When in the course of plotting a vegetable garden, it is of great importance to plan where the tomatoes will receive their allotment.  Make sure they have far, far more space than seems reasonable, for in due season, they will bear fruit.  Tomatoes require lots of air, sun, personal space, otherwise they succumb to various types of fusarium wilt, blight, mildews, and molds, and they shall surely die.  Or at least look seriously ragged and not bear very well.  

Tomato stakes are an act of faith, a promise and declaration of ‘may it be’.

Tomatoes are, first and foremost, a vine, and as such, they climb on, over, around, and through things.  They are kinda needy that way.  And if (shudder) you forget to appropriately support them, they will adopt that most distasteful gardening stance, the sprawl.  ‘The Sprawl’ is when a tomato decides that it is not appreciated and throws itself on the ground like a toddler in a tantrum.  It will still bear fruit, but it will also cover your paths and stretch into the yard.  The fruit will likely lie upon the soil, where it will find itself subject to the evils of slugs and assassin bugs and beetles of every kind.  

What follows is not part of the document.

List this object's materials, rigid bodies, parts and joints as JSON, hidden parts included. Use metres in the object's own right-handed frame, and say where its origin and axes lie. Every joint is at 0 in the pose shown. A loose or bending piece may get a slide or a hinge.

Can you tell from these two paragraphs what I’m doing this week?  I’m not necessarily planting tomatoes yet.  I’ll probably wait another week or two for Ohio to warm all the way, but I’m planning and plotting and hoping to put stakes in the ground.  

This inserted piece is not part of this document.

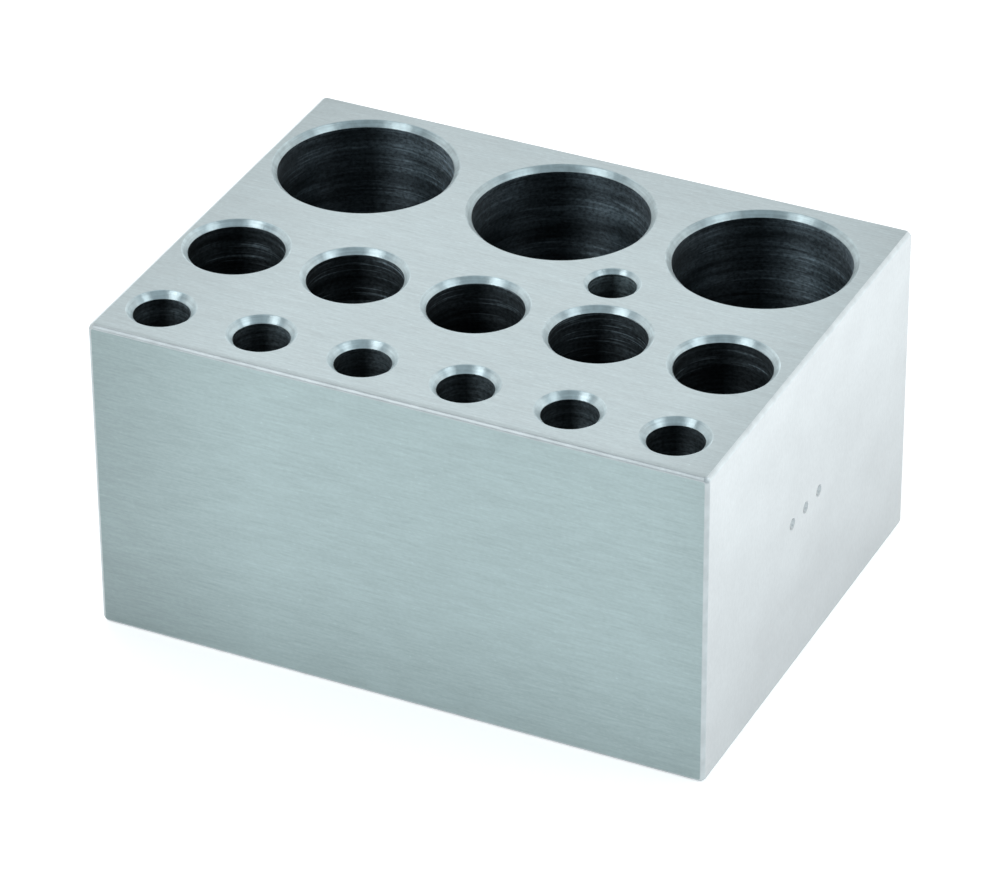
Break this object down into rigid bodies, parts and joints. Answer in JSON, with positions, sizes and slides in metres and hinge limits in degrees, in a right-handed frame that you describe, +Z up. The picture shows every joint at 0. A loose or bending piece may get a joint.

Staking is intentional.  No one ‘accidentally’ weighs anchor, and neither does one ‘accidentally’ put stakes in the ground.  It is a purposeful, definitive act of faith and intention.  I will drive my tomato stakes with a four-pound sledge hammer after carefully weighing their location.  I’m not planting the stakes.  They are either hardwood or metal and won’t grow. They are a shadow, a framework, but also a promise.  When I plant my tomatoes, they will be small, adolescent saplings, grossly overshadowed by the height of the stakes beside them.  But within a few weeks, the plant will completely overwhelm the support.  By the end of the summer, it will be difficult to see the stake at all, but the evidence of its existence will be immediately obvious!

The decision of where and how close together will be based on quite a number of factors – where were they planted last year, which bed is properly amended, will my green bean tunnel offer them too much shade, etc.  Tomatoes can sprout anywhere, and I’ve grown a number of mildly successful plants in my compost pile.  But they are a non-sentient being without discernment about what is actually best.  It’s up to the gardener to determine these things on behalf of the plant.  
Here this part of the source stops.